Given that it seems like 11.x neural networks are still running for visualization and not control, there should be opportunity to shift inference compute from 11.x to 12.x. However, there's a complication of maybe each are running on their own SoC, so 12.x exceeding the capacity of one introduces need for transmitting/receiving data between the two.

But 12.x neural networks even staying at the same size and compute requirement can learn broad concepts it currently doesn't understand. For example, some signal that is below an activation threshold for a concept can be activated in a later trained network that boosts the signal and/or lowers the threshold.

What specific broad concepts do you think are lacking in 12.2.1 to see if it improves in later 12.x?
 
What specific broad concepts do you think are lacking in 12.2.1 to see if it improves in later 12.x?

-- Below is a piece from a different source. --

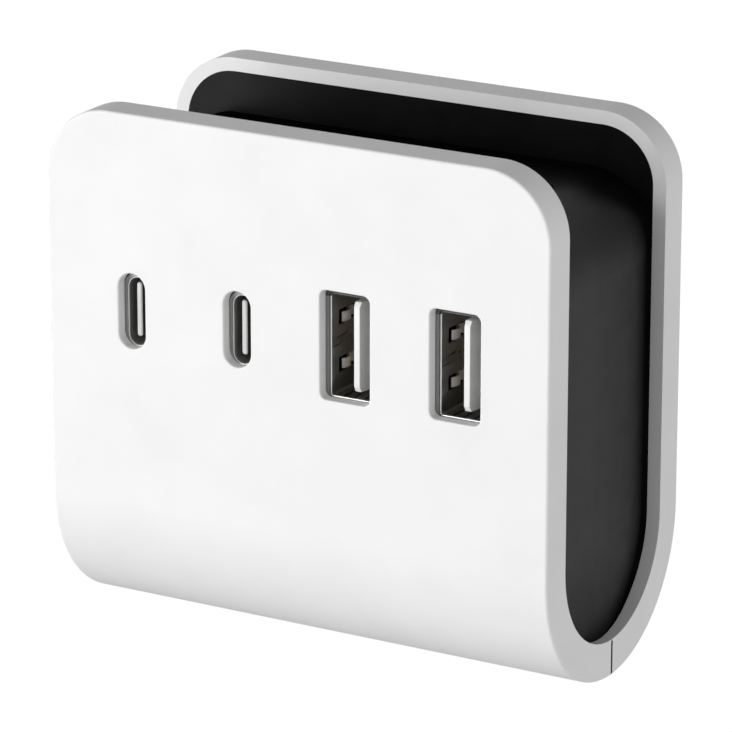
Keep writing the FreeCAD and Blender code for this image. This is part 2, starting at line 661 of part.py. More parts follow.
def make_wide_port(number, centre):
    """A USB-A receptacle on its side: flanged metal shell, tongue block and four contacts."""
    level = socket_level
    body = new_body(f"usb_a_port_{number}_shell")
    length = cell("board_front") - mouth_front
    flange = front_sketch(body, f"wide_flange_{number}", mouth_front)
    outline(flange, *rounded_rectangle(centre, level, cell("wide_flange_x"), cell("wide_flange_z"), dim(1.0)))
    pad_back(body, flange, cell("flange_thick"))
    tube = front_sketch(body, f"wide_tube_{number}", mouth_front)
    outline(tube, *rounded_rectangle(centre, level, cell("wide_tube_x"), cell("wide_tube_z"), dim(0.6)))
    pad_back(body, tube, length)
    mouth = rounded_rectangle(centre, level, cell("wide_mouth_x"), cell("wide_mouth_z"), dim(0.3))
    open_mouth(body, "wide", centre, mouth, length)
    windows = section_sketch(body, f"wide_windows_{number}")
    near = mouth_front + cell("window_depth")
    far = near + cell("window_length")
    for side in SIDES:
        low = level + cell("window_offset") * side - cell("window_half")
        high = low + cell("window_half") * 2
        outline(windows, [(near, low), (far, low), (far, high), (near, high)])
    windows.setExpression("AttachmentOffset.Base.z", centre.text)
    extrude(body, "Pocket", windows, cell("wide_tube_x") + 2.0, side="Symmetric")

    face = centre + cell("wide_tongue_face")
    back = mouth_front + 10.8
    tongue_front = mouth_front + cell("wide_tongue_depth")
    tongue_low = level - cell("wide_tongue_z") / 2
    contact_front = tongue_front + 1.0
    base = centred_block(f"wide_base_{number}", (centre, (back + cell("board_front")) / 2, level),
                         (cell("wide_mouth_x"), cell("board_front") - back, 11.8))
    tongue = block(f"wide_tongue_{number}", (face, tongue_front, tongue_low),
                   (cell("wide_tongue_x"), back - tongue_front, cell("wide_tongue_z")))
    contacts = []
    for place, offset in enumerate((-3.5, -1.0, 1.0, 3.5), start=1):
        contact_low = level + offset - cell("wide_contact_z") / 2
        contacts.append(block(f"wide_contact_{number}_{place}", (face - 0.05, contact_front, contact_low),
                              (cell("wide_contact_x"), cell("board_front") - contact_front,
                               cell("wide_contact_z"))))
    tip = doc.addObject("Part::Chamfer", f"wide_tip_{number}")
    tip.Base = tongue
    doc.recompute()
    bevel = cell("wide_tongue_bevel").value
    tip.Edges = [(index, bevel, bevel) for index, edge in enumerate(tongue.Shape.Edges, start=1)
                 if spans(edge, "Y", tongue_front.value, tongue_front.value)
                 and edge.BoundBox.XMax > face.value + 1.0]
    name_part(cut(f"wide_insulator_{number}", fuse(f"wide_moulding_{number}", [base, tip]), contacts),
              f"usb_a_port_{number}_tongue")
    name_part(group(f"wide_contacts_{number}", contacts), f"usb_a_port_{number}_contacts")


def make_slim_port(number, centre):
    """A USB-C receptacle on its side: seamless metal shell, central tongue and two rows of contacts."""
    level = socket_level
    body = new_body(f"usb_c_port_{number}_shell")
    length = cell("board_front") - mouth_front
    for part, reach in (("flange", cell("flange_thick")), ("tube", length)):
        sketch = front_sketch(body, f"slim_{part}_{number}", mouth_front)
        outline(sketch, *upright_slot(centre, level, cell(f"slim_{part}_x"), cell(f"slim_{part}_z")))
        pad_back(body, sketch, reach)
    mouth = upright_slot(centre, level, cell("slim_mouth_x"), cell("slim_mouth_z"))
    open_mouth(body, "slim", centre, mouth, length)

    back = mouth_front + 6.5
    tongue_front = mouth_front + cell("slim_tongue_depth")
    contact_front = tongue_front + 0.9
    base = centred_block(f"slim_base_{number}", (centre, (back + cell("board_front")) / 2, level),
                         (cell("slim_mouth_x") - 0.06, cell("board_front") - back, 5.7))
    tongue = centred_block(f"slim_tongue_{number}", (centre, (tongue_front + back) / 2, level),
                           (cell("slim_tongue_x"), back - tongue_front, cell("slim_tongue_z")))
    contact_size = (cell("slim_contact_x"), cell("board_front") - contact_front, cell("slim_contact_z"))
    contacts = []
    for side in SIDES:
        row = "left" if side < 0 else "right"
        contact_x = centre + cell("slim_tongue_x") / 2 * side - cell("slim_contact_x") / 2
        for place in range(12):
            middle = level + cell("slim_contact_pitch") * (place - 5.5)
            start = (contact_x, contact_front, middle - cell("slim_contact_z") / 2)
            contacts.append(block(f"slim_contact_{number}_{place}_{row}", start, contact_size))
    name_part(cut(f"slim_insulator_{number}", fuse(f"slim_moulding_{number}", [base, tongue]), contacts),
              f"usb_c_port_{number}_tongue")
    name_part(group(f"slim_contacts_{number}", contacts), f"usb_c_port_{number}_contacts")


# ---------------------------------------------------------------- boards and what stands on them

def make_boards():
    """The port board behind the receptacles and the power board on the housing's back wall."""
    def board(name, front):
        low = cell(f"{name}_low")
        return block(f"{name}_blank", (-cell(f"{name}_x") / 2, front, low),
                     (cell(f"{name}_x"), cell(f"{name}_thick"), cell(f"{name}_top") - low))

    port_board = board("port_board", cell("board_front"))
    power_board = board("power_board", cell("power_board_front"))
    gap = cell("power_board_front") - board_back
    reach = power_board_back - cell("board_front") + 2.0
    pin = cell("spacer_pin")
    port_holes = []
    power_holes = []
    spacers = []
    spacer_screws = []
    board_screws = []
    for side, level in [(side, level) for side in SIDES for level in ("upper", "lower")]:
        tag = f"{level}_{'left' if side < 0 else 'right'}"
        x = cell("spacer_x") * side
        z = cell(f"spacer_{level}")
        for name, holes in (("port", port_holes), ("power", power_holes)):
            holes.append(rod(f"{name}_spacer_hole_{tag}", (x, cell("board_front") - 1.0, z), "y", pin, reach))
        tube = rod(f"spacer_body_{tag}", (x, board_back, z), "y", cell("spacer_radius"), gap)
        bore = rod(f"spacer_bore_{tag}", (x, board_back, z), "y", pin, gap)
        spacers.append(cut(f"spacer_{tag}", tube, [bore]))
        spacer_screws.append(fuse(f"spacer_screw_{tag}", [
            rod(f"spacer_screw_head_{tag}", (x, cell("board_front") - 0.7, z), "y", 1.1, 0.7),
            rod(f"spacer_screw_shank_{tag}", (x, cell("board_front"), z), "y", pin, gap)]))
        x = cell("board_hole_x") * side
        z = cell(f"board_hole_{level}")
        shank = cell("board_screw")
        power_holes.append(rod(f"board_hole_{tag}", (x, cell("power_board_front") - 1.0, z), "y", shank, 4.0))
        board_screws.append(fuse(f"board_screw_{tag}", [
            rod(f"board_screw_head_{tag}", (x, cell("power_board_front") - 0.9, z), "y", 1.8, 0.9),
            rod(f"board_screw_shank_{tag}", (x, cell("power_board_front"), z), "y", shank,
                cell("power_board_thick") + 2.4)]))
    name_part(cut("port_board_cut", port_board, port_holes), "port_board")
    name_part(cut("power_board_cut", power_board, power_holes), "power_board")
    name_part(group("spacer_set", spacers), "board_spacers")
    name_part(group("spacer_screw_set", spacer_screws), "port_board_screws")
    name_part(group("board_screw_set", board_screws), "power_board_screws")


def make_board_header():
    """A block of pins that carries power from one board to the other."""
    gap = cell("power_board_front") - board_back
    header = centred_block("header_block", (0, board_back + gap / 2, -18.0), (3.0, gap, 9.6))
    name_part(header, "board_header")


def make_transformer():
    """A ferrite core with two windows, and a taped winding round its middle leg."""
    centre_z = dim(-32.6)
    core_back = cell("power_board_front") - 2.2
    core_y = dim(9.6)
    middle = (dim(0), core_back - core_y / 2, centre_z)
    frame = centred_block("transformer_frame", middle, (20.0, core_y, 14.0))
    windows = [centred_block(f"transformer_window_{number}", (dim(5.1) * side, middle[1], centre_z),
                             (4.2, core_y + 2.0, 9.4)) for number, side in enumerate(SIDES, start=1)]
    name_part(cut("transformer_core_cut", frame, windows), "transformer_core")
    coil_y = 14.0
    coil_centre = (0, cell("power_board_front") - coil_y / 2, centre_z)
    coil = centred_block("transformer_coil", coil_centre, (14.2, coil_y, 9.2))
    leg = centred_block("transformer_leg", middle, (6.0, core_y, 12.0))
    name_part(cut("transformer_winding_cut", coil, [leg]), "transformer_winding")


def make_capacitors():
    """Two bulk capacitors along the bend and two output capacitors standing on the power board."""
    bulk_radius = 4.4
    bulk_y = cell("power_board_front") - bulk_radius
    bulk = [rod(f"bulk_capacitor_{number}", (x, bulk_y, -45.4), "x", bulk_radius, 22.0)
            for number, x in enumerate((-24.5, 2.5), start=1)]
    name_part(group("bulk_capacitor_pair", bulk), "bulk_capacitors")
    can = 9.0
    output = [rod(f"output_capacitor_{number}", (-16.6, cell("power_board_front") - can, z), "y", 3.15, can)
              for number, z in enumerate((-29.2, -36.0), start=1)]
    name_part(group("output_capacitor_pair", output), "output_capacitors")
    name_part(centred_block("film_capacitor_box", (-18.6, cell("power_board_front") - 2.6, -17.6),
                            (5.0, 5.2, 9.0)), "film_capacitor")


def make_choke():
    """A ring core on edge, wound in two halves."""
    centre = (16.6, cell("power_board_front") - 3.4, -32.6)
    ring_radius = 5.0
    core_radius = 1.3
    coil_radius = 1.9

    def ring(name, radius, start=0.0, sweep=360.0):
        torus = doc.addObject("Part::Torus", name)
        torus.Radius1 = ring_radius
        torus.Radius2 = radius
        torus.Angle3 = sweep
        turn = Rotation(Vector(0, 0, 1), AXES["y"]).multiply(Rotation(Vector(0, 0, 1), start))
        torus.Placement = Placement(Vector(), turn)
        move(torus, *centre)
        return torus

    name_part(ring("choke_ring", core_radius), "choke_core")
    halves = [cut(f"choke_half_{number}", ring(f"choke_coil_{number}", coil_radius, start, 140.0),
                  [ring(f"choke_hollow_{number}", core_radius, start, 140.0)])
              for number, start in enumerate((20.0, 200.0), start=1)]
    name_part(group("choke_halves", halves), "choke_windings")


def make_fuse():
    """A glass tube between two metal caps."""
    x = 18.6
    y = cell("power_board_front") - 1.9
    top = -13.0
    length = 9.6
    cap = 2.0
    glass = rod("fuse_tube", (x, y, top - length + cap), "z", 1.5, length - 2 * cap)
    name_part(glass, "fuse_body")
    caps = [rod(f"fuse_cap_{name}", (x, y, level), "z", 1.7, cap)
            for name, level in (("low", top - length), ("high", top - cap))]
    name_part(group("fuse_cap_pair", caps), "fuse_caps")


def make_small_parts():
    """Surface parts: the rectifier, the port controllers, their inductors and the heat spreader."""
    bridge_centre = (-24.2, cell("power_board_front") - 1.5, -32.0)
    name_part(centred_block("rectifier_box", bridge_centre, (4.6, 3.0, 9.0)), "rectifier")
    chips = [centred_block(f"controller_{number}", (5.4 * side, board_back + 0.45, -20.0), (5.0, 0.9, 5.0))
             for number, side in enumerate(SIDES, start=1)]
    name_part(group("controllers", chips), "port_controllers")
    coil_places = [(11.6 * side, board_back + 1.5, z) for side in SIDES for z in (-15.2, -20.8)]
    coils = [centred_block(f"inductor_{number}", place, (4.4, 3.0, 4.4))
             for number, place in enumerate(coil_places, start=1)]
    name_part(group("inductors", coils), "port_inductors")
    spreader_x = 34.0
    sheet_thick = 1.0
    plate_low = -39.8
    front = cell("power_board_front") - 15.0
    plate = block("spreader_plate", (-spreader_x / 2, front, plate_low), (spreader_x, sheet_thick, 14.0))
    flange = block("spreader_flange", (-spreader_x / 2, front, plate_low - sheet_thick),
                   (spreader_x, 6.0, sheet_thick))
    name_part(fuse("spreader", [plate, flange]), "heat_spreader")


# ---------------------------------------------------------------- build, check and write

make_cover_shell("front_shell", -1)
make_cover_shell("rear_shell", 1)
make_inner_liner()
make_core_housing()
make_housing_screws()
make_fixing_inserts()
make_power_inlet()
make_inlet_wire("live_wire", -1)
make_inlet_wire("neutral_wire", 1)
for number, centre in enumerate(SLIM_PORTS, start=1):
    make_slim_port(number, centre)
for number, centre in enumerate(WIDE_PORTS, start=1):
    make_wide_port(number, centre)
make_boards()
make_board_header()
make_transformer()
make_capacitors()
make_choke()
make_fuse()
make_small_parts()
doc.recompute()

for thing in doc.Objects:
    if "Invalid" in thing.State or "Error" in thing.State:
        raise RuntimeError(f"{thing.Name} failed: {thing.State}")

os.makedirs("parts", exist_ok=True)
for part in subparts:
    shape = part.Shape
    if shape.isNull() or not shape.isValid() or not shape.Solids:
        raise RuntimeError(f"{part.Label} has no valid solid")
    shape.exportStep(f"parts/{part.Label}.step")
    print(f"{part.Label}: {len(shape.Solids)} solids, {shape.Volume:.1f} mm3")
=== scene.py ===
import json
import math

import bmesh
import bpy
from mathutils import Matrix, Vector


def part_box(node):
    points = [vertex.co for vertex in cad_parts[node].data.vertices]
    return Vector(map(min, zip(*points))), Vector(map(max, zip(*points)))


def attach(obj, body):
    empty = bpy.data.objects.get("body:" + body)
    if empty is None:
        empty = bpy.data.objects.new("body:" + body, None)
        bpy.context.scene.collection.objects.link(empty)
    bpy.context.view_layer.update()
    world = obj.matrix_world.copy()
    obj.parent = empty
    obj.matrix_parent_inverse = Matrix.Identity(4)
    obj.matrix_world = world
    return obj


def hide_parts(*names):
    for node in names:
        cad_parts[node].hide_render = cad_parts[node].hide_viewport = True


# Four-port desk charging unit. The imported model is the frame; this script dresses it. Metres, same axes.

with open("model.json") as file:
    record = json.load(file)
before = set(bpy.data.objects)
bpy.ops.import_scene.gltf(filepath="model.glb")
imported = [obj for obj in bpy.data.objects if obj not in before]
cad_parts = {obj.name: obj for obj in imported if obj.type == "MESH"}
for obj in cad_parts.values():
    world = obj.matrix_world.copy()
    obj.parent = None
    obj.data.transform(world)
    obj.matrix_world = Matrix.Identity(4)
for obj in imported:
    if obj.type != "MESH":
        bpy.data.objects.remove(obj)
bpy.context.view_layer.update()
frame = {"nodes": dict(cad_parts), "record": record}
MM = 0.001


# ---------------------------------------------------------------- materials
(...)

When I assess an approach, I try to intuit any possible fatal flaws.

The end-to-end approach with video training and my experience with 12.2.1's decision wobble has me concerned:

1) In the case of the decision wobble, V12's dataset has videos of committing to some x maneuver, but it also has videos where it is behaving differently (like braking) in a similar situation. The biggest challenge and question for the current NN approach is, "can the NN conceptualize the purpose of a maneuver and collapse its decision tree in the case of a gray area in decision making."

In that video example you gave of the car parking in Dennys, you can see that right before turning into the spot, the path planner had some milliseconds of turning right. Because the decision of parking was clearer, that plan disappeared as the car inched forward.

There's actually a lot of these gray area decisions, especially in a parking lot. Say there 2 possible paths to a pin in the parking lot but there's a small island in the way. You can turn before the island or after the island, 12.2.1 seems to get tripped up with these decisions.

2) There's still many instances of freezing at stop signs / unprotected turns with 12.2.1. This is something we saw during Elon's livestream and persists today. What sort of miracle would be needed to fix this? That's what I wonder.

3) I think these problems can only be reduced with a higher parameter NN, and HW3 is already limited, so HW3 seems like a dead end for V12. Elon already mentioned that more training compute is needed to reduce inference compute, so I guess there's some headroom, but I feel like there needs to be at least 3-5x higher parameter count for V12 to work well on HW3.